In 2019, Virginia released its Phase III Watershed Implementation Plan to achieve the Chesapeake Bay Total Maximum Daily Load by 2025 that included a commitment to develop a plan specific to state lands. Over the past year, a team of experts from state agencies and public institutions from higher education worked at the direction of the governor’s Conservation Cabinet to produce a State Lands Watershed Implementation Plan by mapping state lands, calculating runoff pollution targets, and identifying conservation practices that when implemented will reduce nutrient and sediment pollution.
The goal of the SWIP is to achieve significant reductions in, or to offset unregulated, nonpoint source pollution originating from state lands within Virginia’s Chesapeake Bay watershed. The SWIP required the development of a comprehensive dataset of over 400,000 acres of state lands within the Chesapeake Bay watershed and calculation of pollution load reductions using the Chesapeake Bay Watershed model.
The SWIP details reduction targets of 122,000 pounds of nitrogen and 10,100 pounds of phosphorus and specifies eleven programmatic actions to achieve success.
“State agencies and institutions of higher education must take the same steps to restore the Chesapeake Bay that the Commonwealth is expecting of farmers, homeowners, private businesses, and local governments,” said Secretary of Natural Resources Matthew J. Strickler. “If we make reducing pollution part of everyday business in Virginia, we will ensure that future generations can enjoy and benefit from healthy rivers and a cleaner Bay.

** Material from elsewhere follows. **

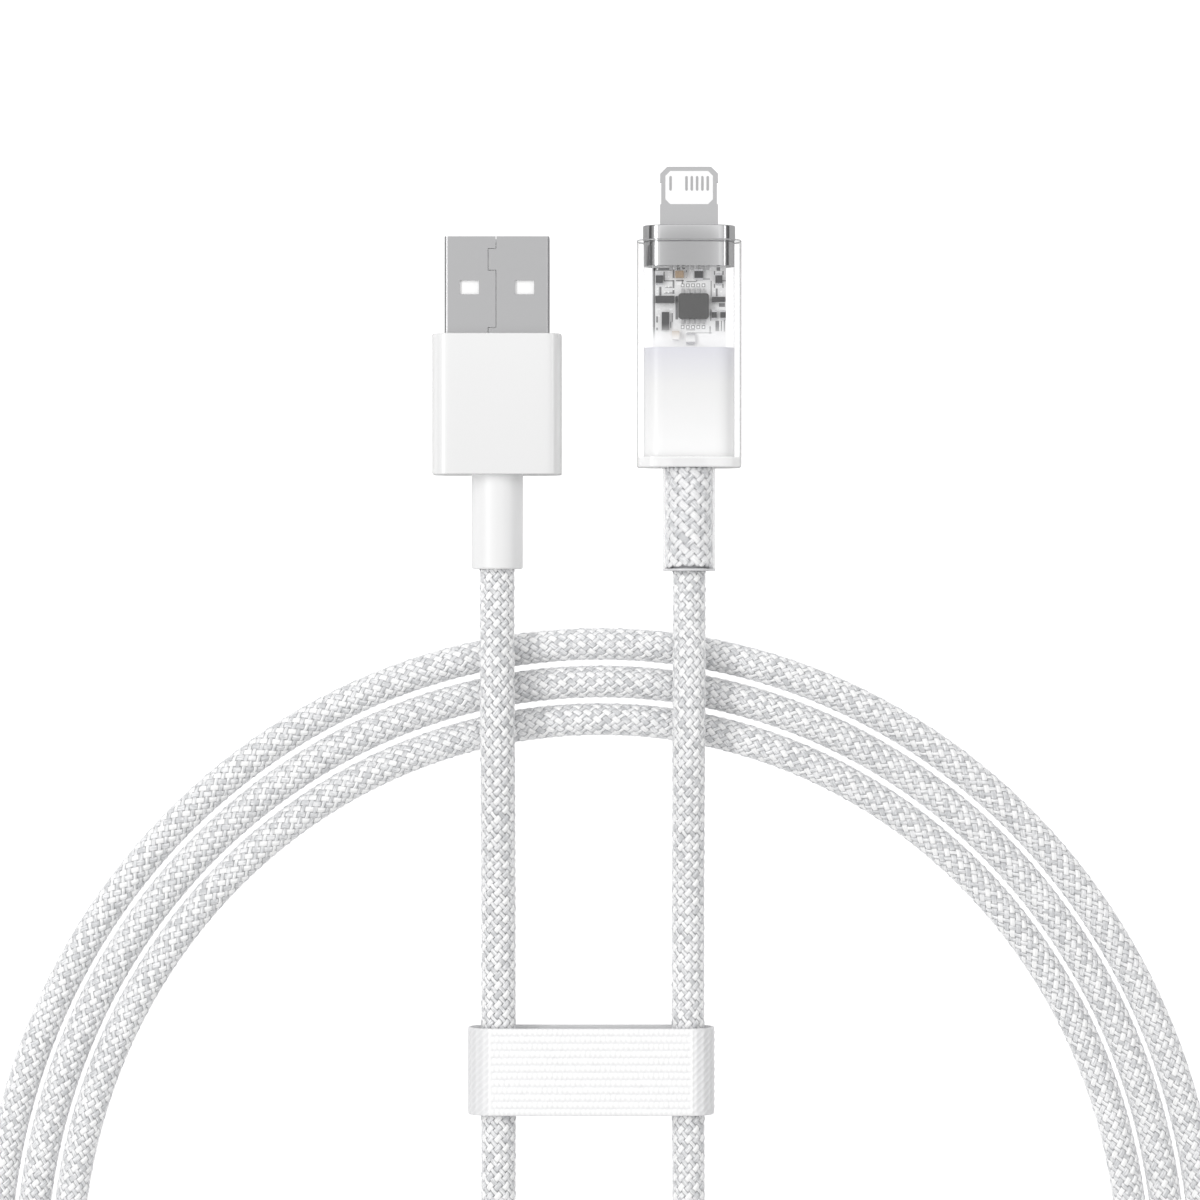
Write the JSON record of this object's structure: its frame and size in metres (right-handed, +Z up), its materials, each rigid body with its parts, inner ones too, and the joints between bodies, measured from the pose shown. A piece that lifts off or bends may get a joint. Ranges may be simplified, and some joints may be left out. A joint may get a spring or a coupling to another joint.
{
  "type": "charging cable",
  "caption": "Braided charging cable with a type-A plug, a slim reversible device plug in a clear case, a coil of cord and a sliding cable strap.",
  "frame": {"origin": "on the surface the cable lies on, under the middle of the two plugs", "axes": "+X across the plugs towards the device plug, +Y along both plugs towards their tips, +Z up from the surface"},
  "size_m": [0.1436, 0.2025, 0.0091],
  "materials": {
    "plug_steel": "satin nickel-plated steel",
    "shield_steel": "tinned steel",
    "tongue_steel": "satin stainless steel",
    "collar_steel": "bright nickel-plated steel",
    "contact_plating": "pale plating",
    "insulator_white": "moulded, white",
    "inner_mould_white": "moulded, white",
    "overmould_white": "glossy white",
    "relief_white": "soft satin white",
    "clear_case": "clear moulded plastic",
    "core_white": "translucent white potting",
    "board_white": "pale solder mask",
    "chip_grey": "moulded, grey",
    "capacitor_tan": "fired ceramic",
    "part_black": "moulded, near black",
    "solder": "bright solder",
    "wire_insulation": "coloured wire insulation",
    "sleeve_clear": "clear soft sleeve",
    "sleeve_braid": "coarse braid",
    "cord_braid": "white and light grey braid",
    "strap_tape": "white woven loop tape",
    "strap_hooks": "white hook tape"
  },
  "bodies": {
    "cable": {"type_a_shell": "plug_steel", "type_a_insulator": "insulator_white", "type_a_contacts": "contact_plating", "type_a_solder_joints": "solder", "type_a_wires": "wire_insulation", "type_a_rear_shield": "shield_steel", "type_a_crimp": "shield_steel", "type_a_inner_mould": "inner_mould_white", "type_a_overmould": "overmould_white", "type_a_strain_relief": "relief_white", "type_a_cord_end": "cord_braid", "device_tongue_frame": "tongue_steel", "device_contact_carrier": "insulator_white", "device_contacts_front": "contact_plating", "device_contacts_back": "contact_plating", "device_collar": "collar_steel", "device_clear_case": "clear_case", "device_core": "core_white", "control_board": "board_white", "controller_chip": "chip_grey", "chip_leads": "contact_plating", "board_capacitors": "capacitor_tan", "board_resistors": "part_black", "board_transistors": "part_black", "board_diodes": "part_black", "component_terminals": "solder", "device_tails": "contact_plating", "device_wires": "wire_insulation", "device_crimp": "shield_steel", "device_sleeve": "sleeve_clear", "device_sleeve_braid": "sleeve_braid", "device_cord_end": "cord_braid", "cord_type_a_leg": "cord_braid", "cord_coil": "cord_braid", "cord_device_leg": "cord_braid"},
    "strap": {"strap_band": "strap_tape", "strap_hook_patch": "strap_hooks"}
  },
  "joints": [
    {"name": "strap_slide", "type": "slide", "parent": "cable", "child": "strap", "axis": [0, 1, 0], "range_m": [-0.022, 0.014]}
  ]
}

Executive Directive Seventeen orders the Secretary of Natural Resources, in partnership with the Secretary of Administration, Secretary of Public Safety and Homeland Security, and the Conservation Cabinet, to ensure that the SWIP is fully implemented by all Virginia agencies, public institutions of higher education, and other state governmental entities that own or manage land within Virginia’s Chesapeake Bay watershed.